(The Root) — The theme of this week’s Leon H. Sullivan Summit in Equatorial Guinea is “Africa Rising,” but the conversation about improvement, innovation and growth isn’t limited by any means to the continent. It extends to people of African descent throughout the world, a Diaspora that the African Union in 2005 deemed “Africa’s sixth region.”
And some want the inhabitants of that “region” — black people in the United States, the Caribbean and wherever else they may live — to be able to live and work in African countries with all the rights and privileges of those who were born there.
The issue of creating a continent-wide platform of dual citizenship infused conversations throughout the conference, with Wednesday’s “The Return of the Diaspora” plenary session bringing government, academia and business leaders together to discuss this proposition, in addition to “where the greatest synergies between Africa and the Diaspora have been shared.”

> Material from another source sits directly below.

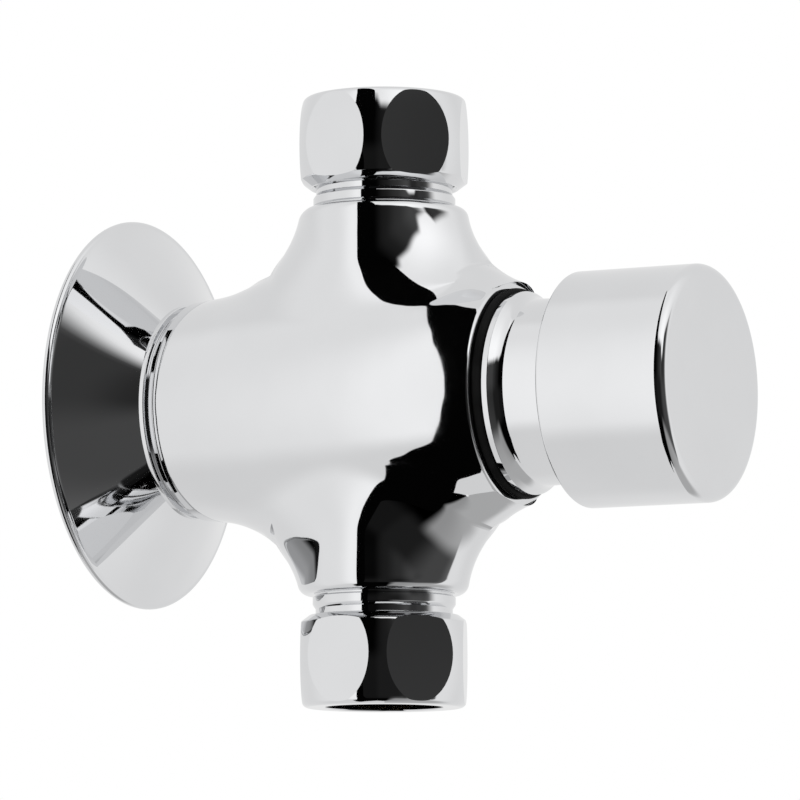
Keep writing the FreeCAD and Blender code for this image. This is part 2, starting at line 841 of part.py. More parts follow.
def make_all():
    outlet_nut = make_nut()
    outlet_olive = make_olive()
    return {
        "valve_body": make_valve_body(),
        "inlet_nut": mirrored_to_bottom(outlet_nut),
        "outlet_nut": outlet_nut,
        "inlet_olive": mirrored_to_bottom(outlet_olive),
        "outlet_olive": outlet_olive,
        "inlet_filter": make_inlet_filter(),
        "flow_regulator": make_flow_regulator(),
        "regulator_seal": make_regulator_seal(),
        "wall_plate": make_wall_plate(),
        "wall_stud": make_wall_stud(),
        "stud_lock_nut": make_stud_lock_nut(),
        "rear_plug": make_rear_plug(),
        "rear_plug_seal": make_rear_plug_seal(),
        "wall_flange": make_wall_flange(),
        "body_seal": make_body_seal(),
        "cartridge_housing": make_cartridge_housing(),
        "gland_bush": make_gland_bush(),
        "spindle_seal": make_spindle_seal(),
        "timing_pin": make_timing_pin(),
        "spring_retainer": make_spring_retainer(),
        "retaining_ring": make_retaining_ring(),
        "return_spring": make_return_spring(),
        "valve_seat": make_valve_seat(),
        "piston": make_piston(),
        "piston_seal": make_piston_seal(),
        "spindle": make_spindle(),
        "seat_washer": make_seat_washer(),
        "poppet": make_poppet(),
        "spindle_nut": make_spindle_nut(),
        "button_cap": make_button_cap(),
        "button_insert": make_button_insert(),
        "button_screw": make_button_screw(),
    }


os.makedirs("parts", exist_ok=True)
for node, shape in make_all().items():
    shape.exportStep("parts/" + node + ".step")
    print(node, len(shape.Solids), shape.isValid(), round(shape.Volume, 1))
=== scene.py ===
import math

import bmesh
import bpy
import numpy as np
from mathutils import Matrix, Vector


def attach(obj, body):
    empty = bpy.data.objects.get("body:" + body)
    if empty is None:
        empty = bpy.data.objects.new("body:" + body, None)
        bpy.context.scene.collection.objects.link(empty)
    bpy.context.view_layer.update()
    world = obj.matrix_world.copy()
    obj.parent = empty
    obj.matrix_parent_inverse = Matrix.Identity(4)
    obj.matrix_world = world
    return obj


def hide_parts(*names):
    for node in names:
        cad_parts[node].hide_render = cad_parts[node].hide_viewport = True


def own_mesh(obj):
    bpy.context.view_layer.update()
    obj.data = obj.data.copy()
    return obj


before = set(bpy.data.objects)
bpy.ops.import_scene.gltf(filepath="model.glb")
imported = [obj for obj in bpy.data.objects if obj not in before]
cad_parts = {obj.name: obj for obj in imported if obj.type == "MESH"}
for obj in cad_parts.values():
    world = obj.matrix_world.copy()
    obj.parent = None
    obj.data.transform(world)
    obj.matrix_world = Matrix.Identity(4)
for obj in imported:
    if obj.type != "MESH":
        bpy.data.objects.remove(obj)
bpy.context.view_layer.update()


# Wall fixing: a punched steel plate screwed to the wall, a stud riveted into it and a hexagon
# nut that locks the valve on the stud. All three are zinc plated.


def new_group(name, inputs, outputs):
    """Empty node group with named number inputs and named outputs."""
    group = bpy.data.node_groups.new(name, "ShaderNodeTree")
    for socket, value in inputs.items():
        made = group.interface.new_socket(socket, in_out="INPUT", socket_type="NodeSocketFloat")
        made.default_value = value
    for socket, kind in outputs.items():
        group.interface.new_socket(socket, in_out="OUTPUT", socket_type=kind)
    group.nodes.new("NodeGroupInput").name = "in"
    group.nodes.new("NodeGroupOutput").name = "out"
    return group


def wear_group():
    """Cloudy wear of a handled surface: a mask, a roughness and a faint waviness."""
    group = new_group(
        "handled_surface",
        {"Cloud Scale": 60.0, "Grain Scale": 900.0, "Roughness": 0.1, "Roughness Spread": 0.05,
         "Wave Height": 0.00001, "Grain Height": 0.000001},
        {"Mask": "NodeSocketFloat", "Roughness": "NodeSocketFloat", "Normal": "NodeSocketVector"})
    nodes, link = group.nodes, group.links.new
    place = nodes.new("ShaderNodeTexCoord")
    cloud = nodes.new("ShaderNodeTexNoise")
    cloud.inputs["Detail"].default_value = 2.0
    grain = nodes.new("ShaderNodeTexNoise")
    grain.inputs["Detail"].default_value = 3.0
    given = nodes["in"].outputs
    for texture, scale in ((cloud, "Cloud Scale"), (grain, "Grain Scale")):
        link(place.outputs["Object"], texture.inputs["Vector"])
        link(given[scale], texture.inputs["Scale"])
    rough = nodes.new("ShaderNodeMath")
    rough.operation = "MULTIPLY_ADD"
    link(grain.outputs["Fac"], rough.inputs[0])
    link(given["Roughness Spread"], rough.inputs[1])
    link(given["Roughness"], rough.inputs[2])
    wave = nodes.new("ShaderNodeBump")
    link(cloud.outputs["Fac"], wave.inputs["Height"])
    link(given["Wave Height"], wave.inputs["Distance"])
    fine = nodes.new("ShaderNodeBump")
    link(grain.outputs["Fac"], fine.inputs["Height"])
    link(given["Grain Height"], fine.inputs["Distance"])
    link(wave.outputs["Normal"], fine.inputs["Normal"])
    link(cloud.outputs["Fac"], nodes["out"].inputs["Mask"])
    link(rough.outputs["Value"], nodes["out"].inputs["Roughness"])
    link(fine.outputs["Normal"], nodes["out"].inputs["Normal"])
    return group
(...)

For Khamis Suedi Kagasheki, Tanzania’s minister of natural resources and tourism, who explained that dual-citizenship legislation is “held up in parliament” in his country, it can’t pass soon enough. Although he predicts that a law of permanent residency will precede it, Kagesheki already has his eye especially on African Americans — not just as vacationers, but as citizen investors in a growing tourism industry. Why? Because of our enormous (in global terms) wealth.
“I remember reading something whereby the African-Americans in the United States, if they were constituted as a country, could be almost the 16th largest economy in the world. I think that means quite a lot as far as what is available within the hands and the powers of the African Americans and what could be done in Tanzania if they could operate here as citizens,” he told The Root.

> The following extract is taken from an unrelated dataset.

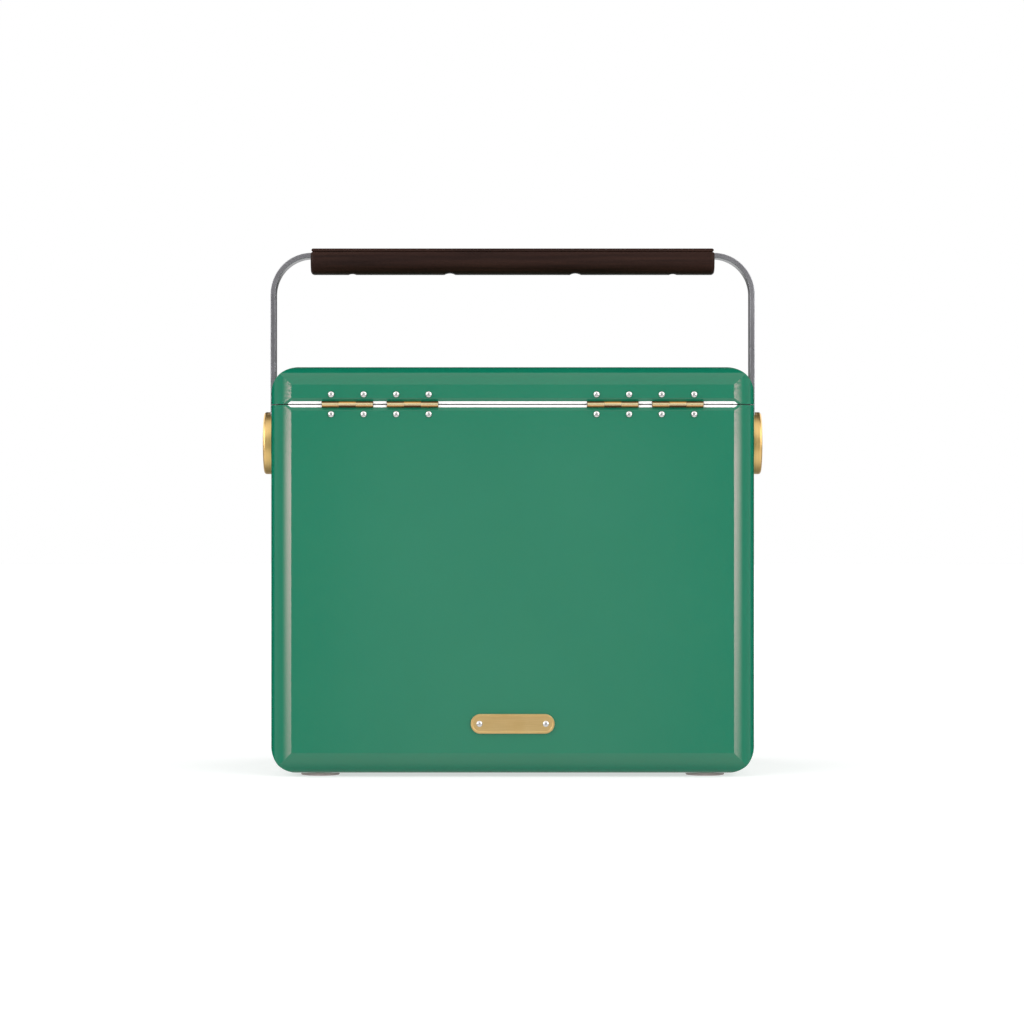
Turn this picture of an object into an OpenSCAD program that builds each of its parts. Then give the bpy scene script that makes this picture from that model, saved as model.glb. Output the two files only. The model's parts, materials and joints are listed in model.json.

Kagesheki, who also talked at length about development and opportunities for entrepreneurship in Tanzania, has his pitch to African Americans ready, when and if a policy of dual citizenship is implemented in his country. “At the end of the day, I think we spring from the same root,” he said. “We are looking forward to a day when this could bring forth something meaningful. I tend to believe the world of tomorrow is very much in Africa … I think the time has come.”